Rolle des US-Geheimdienstes unklar

Das Gericht blieb mit den Strafen leicht unter den Anträgen der Staatsanwaltschaft. „Der Senat hatte auch zu entscheiden, ob die Erkenntnisse des BKA verwendet werden dürfen“, sagte die Richterin. Nach dem Tipp eines Informanten aus Pakistan, der sich später als zwielichtig herausstellte und die Ermittler eher zufällig auf die Spur der Düsseldorfer Zelle gebracht hatte, waren El-K. und S. von den Behörden abgehört worden. Die Überwachung sei engmaschig, aber nicht lückenlos gewesen, deshalb könnten die Ergebnisse verwertet werden, sagte die Richterin. Allerdings hätten Bundeskriminalamt und Verfassungsschutz nicht alle Informationen und Quellen offenbart.

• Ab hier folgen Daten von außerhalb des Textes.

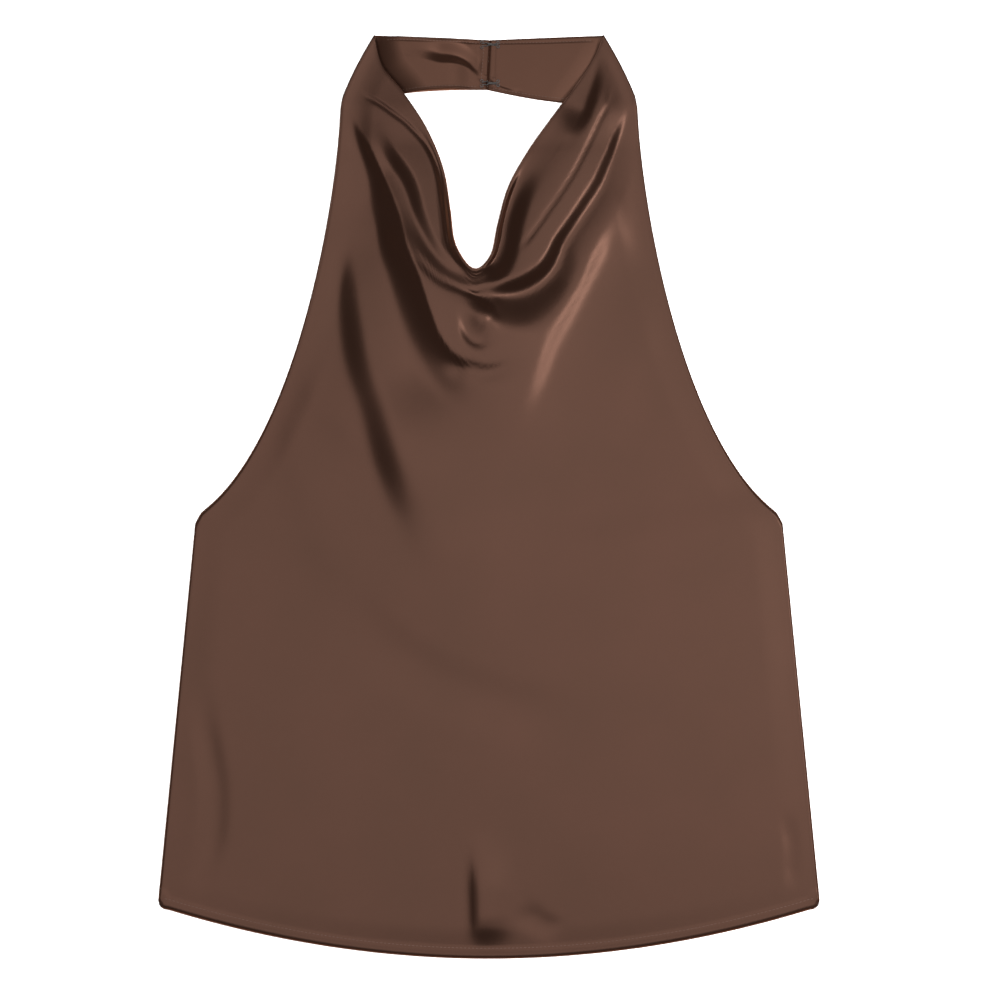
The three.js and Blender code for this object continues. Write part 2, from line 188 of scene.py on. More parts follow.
NECKLINE = [
    (-83.5, HALF_LENGTH), (-77.5, 314), (-62, 294), (-45, 268), (-33, 239), (-28, 210), (-24, 184),
    (-11, 166), (1, 176), (6, 198), (14, 226), (29, 253), (47, 278), (64, 301), (76, 319.5),
    (83.5, HALF_LENGTH),
]

SWELLS = [
    # name, middle, reach across and along, height
    ("cowl", (-5, 140), (95, 120), 13),
    ("left strap", (-58, 245), (36, 90), 6),
    ("right strap", (62, 245), (46, 95), 5.8),
    ("left of the cowl", (-82, 95), (54, 120), 11),
    ("below the cowl", (-40, -5), (75, 100), 5),
    ("bulge in the pocket", (-3, 131), (11, 12), 2.4),
    ("body", (0, -120), (210, 230), 3),
]

# Folds: from its lip the cloth falls outwards, to the right-hand side of the path, and climbs
# back over its reach. A list holds values at even steps along the path
FOLDS = [
    # name, drops, widths of the falling wall, reaches, where the wall and the climb are steepest
    # (from 0 at their start to 1 at their end), shares to ease in and out, path of the lip
    ("left cowl fold",
     [3.7, 7.5, 10.1, 12.3, 12.5], [10, 17, 23, 28, 34], [50, 80, 110, 80], [0], [0.5], 0.1, 0.24,
     [(-105, 285), (-100, 277), (-94, 266), (-88, 257), (-82, 246), (-72, 224), (-64, 204), (-59, 184),
      (-52, 166), (-47, 151), (-42, 136), (-36, 120), (-29, 109), (-20, 99.5), (-10, 91), (1, 84), (13, 79)]),
    ("long left fold", [3, 5.4, 6.8, 6.2], [18, 26, 30, 32], [80, 90], [0.5], [0.5], 0.15, 0.45,
     [(-100, 198), (-94, 160), (-89, 129), (-82, 100), (-71, 71), (-62, 42), (-52, 12), (-39, -17),
      (-27, -42), (-18, -68)]),
    ("right cowl fold",
     [1, 4.5, 8.4, 8.8, 7.6, 6.2, 5.2, 4.4, 3.6, 2.8, 2.2], [6, 9, 13, 13, 12, 12, 12, 11, 9, 7, 6],
     [14, 30, 40, 36, 31, 28, 27, 26, 24, 22, 20], [0.2], [0.7, 0.8, 0.7, 0.5, 0.2, 0, 0, 0, 0, 0, 0],
     0.05, 0.1,
     [(-21, 152), (-12, 153), (-4, 154), (8, 156), (23, 161), (34, 168), (41, 177), (47, 189), (56, 202),
      (66, 217), (75, 231), (82, 246), (89, 261), (96, 275), (103, 291)]),
    ("round of the pocket", [2.4], [6, 7.5, 6], [26, 22], [0.2], [0.6], 0.3, 0.45,
     [(8, 112), (0, 107), (-10, 106), (-19, 112), (-23, 122), (-23.5, 133), (-21, 142)]),
    ("under the second fold", [2.4], [6, 5], [20, 16], [0], [0.5], 0.2, 0.6,
     [(-27, 106), (-20, 101), (-12, 99), (-3, 96), (8, 98), (24, 105)]),
    ("hollow left of the neckline",
     [1.5, 3.7, 4.8, 5, 4.6, 3.6, 1.8, 0.6, 0], [9, 11, 12, 12, 11, 9, 7, 5, 4],
     [24, 34, 40, 38, 32, 26, 22, 18, 14], [0.2], [0.5], 0.2, 0.15,
     [(-77, 269), (-68, 253), (-56, 237), (-50, 224), (-46, 209), (-41, 195), (-35, 182), (-26, 171),
      (-13, 165), (-2, 165.5), (6, 173)]),
    ("bright fall beside the pocket",
     [1, 1.7, 2, 2.2, 2.5, 2.5, 2, 1.2], [9, 11, 12, 13, 13, 13, 12, 10], [70],
     [0.25], [0.5], 0.3, 0.15,
     [(15, 50), (25, 71), (33.5, 93), (41, 115), (52, 136.5), (63, 158), (77, 183), (88, 204)]),
]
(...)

Während des Prozesses hatte der Präsident des Verfassungsschutzes, Hans-Georg Maaßen, für Irritationen gesorgt. Im Bundestagsinnenausschuss hatte er gesagt, dass auch die NSA Informationen über das Quartett geliefert haben soll. Ob der US-Geheimdienst involviert war, habe nicht festgestellt werden können, sagte die Richterin. Das Gericht hatte sich um die Freigabe von geheimen Dokumenten bemüht, aber wenig Erfolg. Das betraf vor allem den Angeklagten S., sagte die Richterin. Seine Rolle konnte das Gericht daher nicht zweifelsfrei klären. „Das hat das Gericht für den Angeklagten gewertet“, sagte sie. S. bekam vier Jahre und sechs Monate.